▶ DATASET CONTENT:
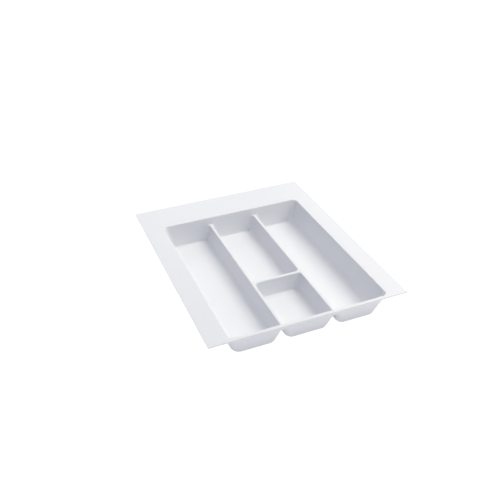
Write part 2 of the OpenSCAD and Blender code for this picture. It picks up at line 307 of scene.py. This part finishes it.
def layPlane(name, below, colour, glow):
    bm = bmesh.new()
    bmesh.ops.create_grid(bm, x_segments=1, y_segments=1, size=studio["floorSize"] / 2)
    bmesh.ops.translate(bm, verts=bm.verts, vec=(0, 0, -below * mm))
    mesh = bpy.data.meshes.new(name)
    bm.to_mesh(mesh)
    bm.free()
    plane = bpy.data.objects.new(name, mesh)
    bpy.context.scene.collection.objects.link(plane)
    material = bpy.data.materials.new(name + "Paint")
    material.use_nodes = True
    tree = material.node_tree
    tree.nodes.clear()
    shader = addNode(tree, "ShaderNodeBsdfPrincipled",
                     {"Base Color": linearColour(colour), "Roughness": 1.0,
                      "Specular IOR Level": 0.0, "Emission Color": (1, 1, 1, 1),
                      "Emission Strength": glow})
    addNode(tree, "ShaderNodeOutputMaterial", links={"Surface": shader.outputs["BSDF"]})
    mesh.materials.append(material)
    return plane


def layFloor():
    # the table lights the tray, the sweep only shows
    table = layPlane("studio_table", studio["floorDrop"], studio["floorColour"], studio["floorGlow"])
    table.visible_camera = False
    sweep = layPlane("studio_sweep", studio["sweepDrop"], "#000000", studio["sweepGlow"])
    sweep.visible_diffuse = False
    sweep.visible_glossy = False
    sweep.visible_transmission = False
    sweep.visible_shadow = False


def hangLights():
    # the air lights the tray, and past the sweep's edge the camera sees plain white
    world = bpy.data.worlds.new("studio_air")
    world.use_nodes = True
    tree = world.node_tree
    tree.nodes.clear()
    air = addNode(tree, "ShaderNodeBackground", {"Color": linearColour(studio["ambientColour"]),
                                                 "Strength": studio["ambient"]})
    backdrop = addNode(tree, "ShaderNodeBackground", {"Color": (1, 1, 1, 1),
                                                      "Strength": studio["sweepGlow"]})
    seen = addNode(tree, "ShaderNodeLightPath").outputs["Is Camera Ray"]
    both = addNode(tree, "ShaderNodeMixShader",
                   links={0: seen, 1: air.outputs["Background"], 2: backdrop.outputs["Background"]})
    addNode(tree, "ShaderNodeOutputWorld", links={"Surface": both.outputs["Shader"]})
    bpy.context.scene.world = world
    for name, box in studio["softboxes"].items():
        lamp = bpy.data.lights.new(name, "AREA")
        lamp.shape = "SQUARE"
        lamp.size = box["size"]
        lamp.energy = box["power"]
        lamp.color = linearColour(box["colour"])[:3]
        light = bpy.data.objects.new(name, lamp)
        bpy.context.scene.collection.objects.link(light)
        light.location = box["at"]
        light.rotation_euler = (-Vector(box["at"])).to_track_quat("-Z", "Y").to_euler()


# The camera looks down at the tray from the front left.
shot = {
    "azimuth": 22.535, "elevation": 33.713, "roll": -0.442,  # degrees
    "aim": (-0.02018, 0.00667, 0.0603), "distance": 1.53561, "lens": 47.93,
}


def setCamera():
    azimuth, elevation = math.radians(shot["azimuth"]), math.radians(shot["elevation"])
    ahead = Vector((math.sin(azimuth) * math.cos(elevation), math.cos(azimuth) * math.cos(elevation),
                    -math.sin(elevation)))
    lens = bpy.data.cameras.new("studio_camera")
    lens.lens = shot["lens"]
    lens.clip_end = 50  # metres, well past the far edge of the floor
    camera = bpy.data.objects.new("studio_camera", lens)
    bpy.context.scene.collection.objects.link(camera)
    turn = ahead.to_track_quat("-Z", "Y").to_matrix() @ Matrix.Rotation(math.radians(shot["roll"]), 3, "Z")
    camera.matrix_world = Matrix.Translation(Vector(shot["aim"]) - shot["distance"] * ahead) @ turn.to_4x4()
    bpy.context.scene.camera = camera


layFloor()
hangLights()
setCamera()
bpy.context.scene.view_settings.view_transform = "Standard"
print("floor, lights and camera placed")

▶ REQUIRED TASK:
The lines from the top of the data above down to the line containing "return plane" are to be copied exactly; no other line should appear.

▶ TASK RESULT:
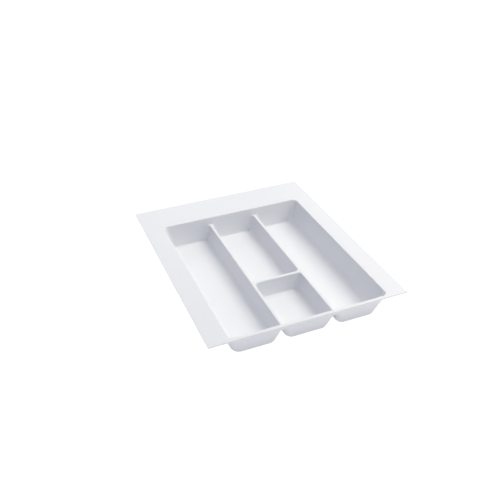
Write part 2 of the OpenSCAD and Blender code for this picture. It picks up at line 307 of scene.py. This part finishes it.
def layPlane(name, below, colour, glow):
    bm = bmesh.new()
    bmesh.ops.create_grid(bm, x_segments=1, y_segments=1, size=studio["floorSize"] / 2)
    bmesh.ops.translate(bm, verts=bm.verts, vec=(0, 0, -below * mm))
    mesh = bpy.data.meshes.new(name)
    bm.to_mesh(mesh)
    bm.free()
    plane = bpy.data.objects.new(name, mesh)
    bpy.context.scene.collection.objects.link(plane)
    material = bpy.data.materials.new(name + "Paint")
    material.use_nodes = True
    tree = material.node_tree
    tree.nodes.clear()
    shader = addNode(tree, "ShaderNodeBsdfPrincipled",
                     {"Base Color": linearColour(colour), "Roughness": 1.0,
                      "Specular IOR Level": 0.0, "Emission Color": (1, 1, 1, 1),
                      "Emission Strength": glow})
    addNode(tree, "ShaderNodeOutputMaterial", links={"Surface": shader.outputs["BSDF"]})
    mesh.materials.append(material)
    return plane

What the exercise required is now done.